If you replaced the windings with solid copper plate, what would happen to the plate as the magnetic field passed by it 60x/second? What is eddy current heating? If you took the copper plate and cut a big hole in the middle and then saw cut one side so that you have an incomplete hoop, what would you see between the two faces of the saw cut? Would it be some measurable voltage? If you pushed the two faces together, where would the voltage go? Could you measure any voltage anywhere on the entire loop with the two faces pushed together? If you introduced a resistance to current flow by opening up the saw-cut gap again, would you measure a voltage between the two faces? If there is no voltage when the air gap is gone and you get a voltage reading when you re-introduce the air gap, then what creates the voltage? How is that similar or dissimilar to a single turn of bare wire? How is that similar or dissimilar to a single turn of insulated wire? In what way is that similar or dissimilar to a hydraulic pump?
The point is that neither a generator, nor a power plant, nor a battery "create voltage".
The mechanical analogy:
Take a gear pump and disassemble it. Surprisingly, or perhaps not, the driving pinion is often an involute spur gear profile that will mate quite nicely on a rack. Now mate this exact gear pump pinion to a rack and turn the pinion. Voila! The rack moves back and forth, just as it will on the steering in your car. Now, allow unrestricted movement of the rack and tell me what kind of stresses (coincidentally, measured in psi) are created in the cross-section of the rack. Save for the inertia of the rack itself, you get pretty much zero stress (psi) in a cross-section of the rack when there is no resistance to movement of the rack.

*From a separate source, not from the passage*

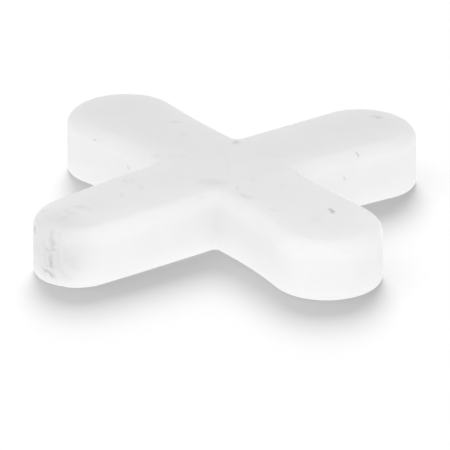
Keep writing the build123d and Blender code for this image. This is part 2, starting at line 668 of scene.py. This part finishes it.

Now, attach the far end of the rack to a plow or shovel or some form of resistance and observe the stresses in the rack. More resistance
from the load and you get higher stresses in the cross-section of the rack. Now attach the end of the rack to something that will not move. Attempt to turn the pinion. Extreme stresses (psi) in the rack and yet...
no movement. That is to say, there is no flow of teeth passing a fixed observer. Apply a load cell into the system while the far end is fixed. Try to turn the gear back and forth. What does the load cell read? Is that similar to a pressure gauge in a hydraulic system? Does the load cell show fluctuations in force as you attempt to turn the pinion back and forth? If you know the cross-sectional area of the rack, can you use the information from the load cell to determine the stress in the working medium of the power transmission element (i.e., the rack in this case or the fluid in a hydraulic system)?

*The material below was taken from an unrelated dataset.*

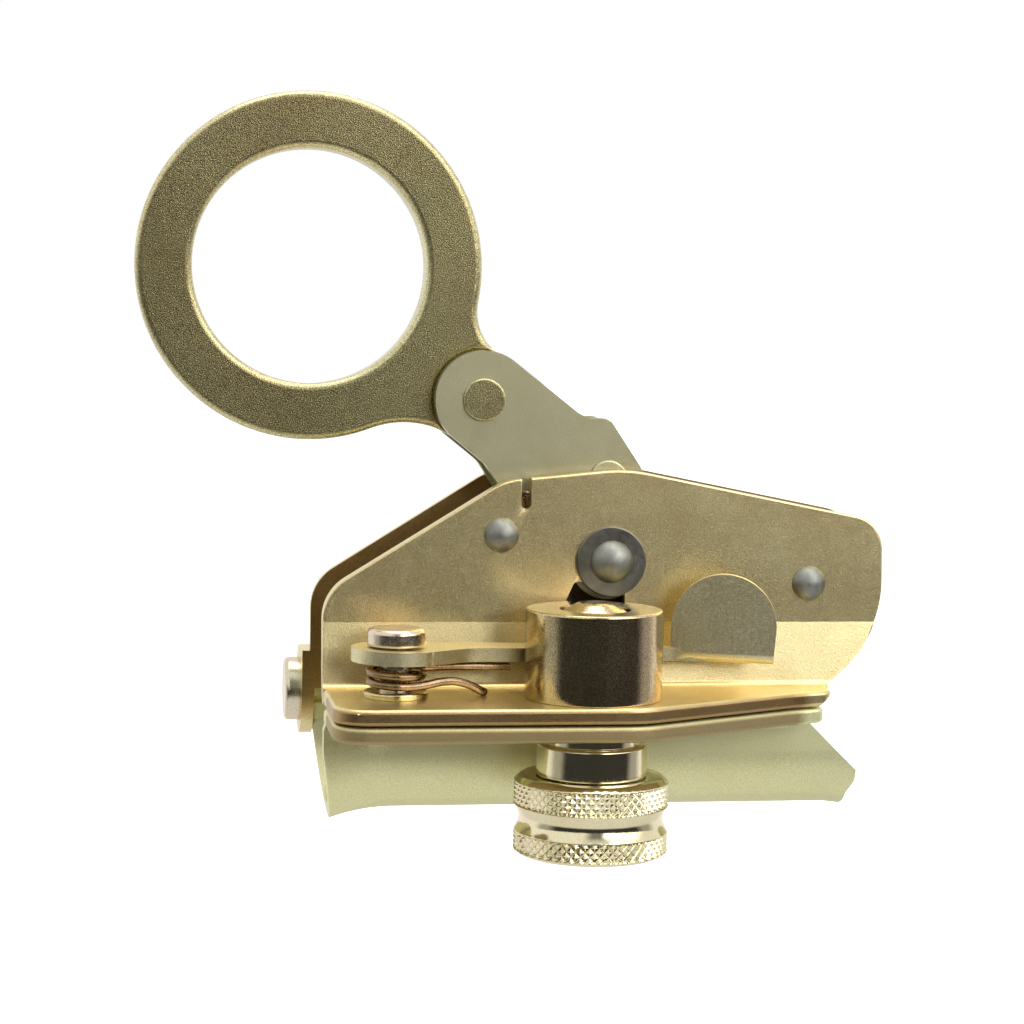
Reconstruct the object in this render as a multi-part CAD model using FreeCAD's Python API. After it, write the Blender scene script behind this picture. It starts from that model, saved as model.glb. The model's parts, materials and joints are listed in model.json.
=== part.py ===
"""Openable cam rope grab for a 16 mm rope: one STEP file per separate piece.

Frame: the origin is on the rope's axis, midway between the side plates. +X runs
along the rope, -Y is the side with the latch and the thumb screw, +Z is up.
"""
import FreeCAD, Part
import math
import os

# ---------------------------------------------------------------- driving sizes (mm)
SHEET = 3.0                    # all stamped plates
CHANNEL_R = 9.0                # inside of the rope trough, for a 16 mm rope
PLATE_GAP = 17.0               # between the two side plates
ARM_WIDTH = 14.0               # both links and what is between them
LINK_T = 3.0
RING_T = 7.6                   # thickness of the flat ring
EDGE_BREAK = 0.4               # small rounding on stamped edges
FLANGE_ROUND = 0.9             # the two flanges' edges are rounder

BODY_LEFT = -50.2
BODY_RIGHT = 58.5
CREASE_Z = 25.1                # above this the front plate is upright
FLANGE_TOP = 13.0
FLANGE_FRONT = -40.4
LOWER_TILT = 8.0               # degrees the front plate leans out below the crease

PIVOT = (4.5, 36.7)            # main pin of the arm, (x, z)
PIVOT_R = 5.0
RING_PIN = (-19.7, 67.0)       # rivet that carries the ring
RING_PIN_R = 4.0
CAM_PIN = (4.6, 52.0)          # rivet that joins links and cam
CAM_PIN_R = 3.7
SPACERS = {"left": (-16.6, 41.6), "right": (43.5, 32.6)}
SPACER_R = 2.5
SPACER_SLEEVE_R = 4.0
SPACER_HEAD_R = 3.35

RING_CENTRE = (-52.7, 91.6)
RING_R = 32.75
RING_HOLE_R = 22.1
RING_EYE_R = 9.0
RING_EDGE = 1.4

SCREW = (-1.4, -26.8)          # thumb screw axis, (x, y)
SCREW_R = 6.0
BOSS_R = 12.75
BOSS_TOP = 29.5
SCREW_REACH = 3.6              # how far the screw's tip leans out as the gate opens
COLLAR_R = 10.2
KNOB_R = 14.35
KNOB_TOP = -1.4
KNOB_BOTTOM = -15.9

SHELL_GAP = 0.3                # between the housing's flange and the trough's
SHELL_LEFT = -50.0
SHELL_RIGHT = 54.0
FLARE = 2.9                    # bell mouth at the left end
FLARE_LENGTH = 14.0

HINGE = (18.0, 8.2)            # gate hinge axis, (y, z)
HINGE_PIN_R = 3.0
HINGE_BARREL_R = 5.0
HINGE_EAR_R = 8.8
HINGE_EAR_T = 2.4
HINGE_RIGHT = 44.3             # right end of the hinge barrel

LATCH = (-37.7, -24.5)         # latch rivet, (x, y)
LATCH_R = 3.0
LATCH_EYE_R = 8.3
LEVER_BOTTOM = 19.6            # at the eye; the spring holds the lever a little nose-down
LEVER_T = 2.5
LEVER_TILT = 1.0               # degrees

RUN = 0.06                     # running clearance of pins, on the radius
PLATE_IN = PLATE_GAP / 2
PLATE_OUT = PLATE_IN + SHEET
ARM_OUT = ARM_WIDTH / 2
ARM_IN = ARM_OUT - LINK_T
FLANGE_BOTTOM = FLANGE_TOP - SHEET
SHELL_TOP = FLANGE_BOTTOM - SHELL_GAP
SHELL_R = CHANNEL_R + SHEET
TILT_OUT = (CREASE_Z - FLANGE_TOP) * math.tan(math.radians(LOWER_TILT))

X = FreeCAD.Vector(1, 0, 0)
Y = FreeCAD.Vector(0, 1, 0)
Z = FreeCAD.Vector(0, 0, 1)
nodes = {}


# ---------------------------------------------------------------- helpers
def vec(x, y, z):
    return FreeCAD.Vector(x, y, z)


def in_xz(y):
    return lambda u, v: vec(u, y, v)


def in_xy(z):
    return lambda u, v: vec(u, v, z)


def in_yz(x):
    return lambda u, v: vec(x, u, v)


def rounded_edges(points, place, closed=True):
    """Edges through (u, v, corner radius) points, with arcs at the corners."""
    count = len(points)
    runs = []
    for i in range(count):
        u, v, radius = points[i]
        before = points[i - 1]
        after = points[(i + 1) % count]
        a = FreeCAD.Vector(before[0] - u, before[1] - v, 0).normalize()
        b = FreeCAD.Vector(after[0] - u, after[1] - v, 0).normalize()
        corner = FreeCAD.Vector(u, v, 0)
        half = a.getAngle(b) / 2
        if radius <= 0:
            runs.append((corner, None, corner))
            continue
        back = radius / math.tan(half)
        middle = corner + (a + b).normalize() * (radius / math.sin(half) - radius)
        runs.append((corner + a * back, middle, corner + b * back))
    edges = []
    for i in range(count):
        start, middle, end = runs[i]
        if middle is not None:
            arc = Part.Arc(place(start.x, start.y), place(middle.x, middle.y), place(end.x, end.y))
            edges.append(arc.toShape())
        following = runs[(i + 1) % count][0]
        last = i == count - 1 and not closed
        if end.distanceToPoint(following) > 1e-6 and not last:
            edges.append(Part.makeLine(place(end.x, end.y), place(following.x, following.y)))
    return edges


def rounded_face(points, place):
    return Part.Face(Part.Wire(rounded_edges(points, place)))


def prism(points, place, along):
    return rounded_face(points, place).extrude(along)


def box(x0, x1, y0, y1, z0, z1):
    return Part.makeBox(x1 - x0, y1 - y0, z1 - z0, vec(x0, y0, z0))


def rod_y(centre, radius, y0, y1):
    return Part.makeCylinder(radius, y1 - y0, vec(centre[0], y0, centre[1]), Y)


def rod_z(centre, radius, z0, z1):
    return Part.makeCylinder(radius, z1 - z0, vec(centre[0], centre[1], z0), Z)


def rod_x(centre, radius, x0, x1):
    return Part.makeCylinder(radius, x1 - x0, vec(x0, centre[0], centre[1]), X)


def dome(centre, direction, radius, height):
    """A shallow round rivet head that stands on centre and swells along direction."""
    ball_r = (radius * radius + height * height) / (2 * height)
    ball = Part.makeSphere(ball_r, centre + direction * (height - ball_r))
    return ball.common(Part.makeCylinder(radius + 0.01, height, centre, direction))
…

Now, imagine that you place a clamp on the rack that is attached to the source of resistance to movement of the rack, such that extreme forces in the rack will cause the clamp to slide along the joint. What will be observed when the final load is fixed and the pinion/rack is forced to move? Will there be significant heating caused by the clamp dragging? Will the work/energy of the rack moving back and forth be dumped into friction between the clamp and the rack? Can it be noted that on the downstream side of the clamp, there will be no movement of the load? Could you call something like that clamp a stress relieving mechanism? Is that similar to a pressure relieving valve in a hydraulic system?
Now, put the pinion back into a housing and fill it with a fluid. The exact same pinion is now moving fluid instead of a rack. Whether it is moving a rack or a volume of oil, the movement of the medium (rack or oil) must take place for the shovel or plow or whatever implement to move or "go." In other words, the flow of either fluid or solid must occur for something to go, or more succinctly, the flow makes it go.
Finally:
I have seen the idea posted multiple times on this board that somehow "flow makes it go" is wrong. Each time I have seen it, there has been a significant amount of detail that has a "then a miracle occurs" step between the theory and the conclusion that somehow flow doesn't make it go. So here we are. I have put my cards on the table and will eat crow if someone will correct my thinking and analogies, but the correction has to be correct both theoretically and in the real world. I'm sure that it's been explained elsewhere, so I'll read an article or three that is on a non-ET website if it will explain just how "flow makes it go" is wrong. So let's see it.
Engineering is not the science behind building. It is the science behind not building.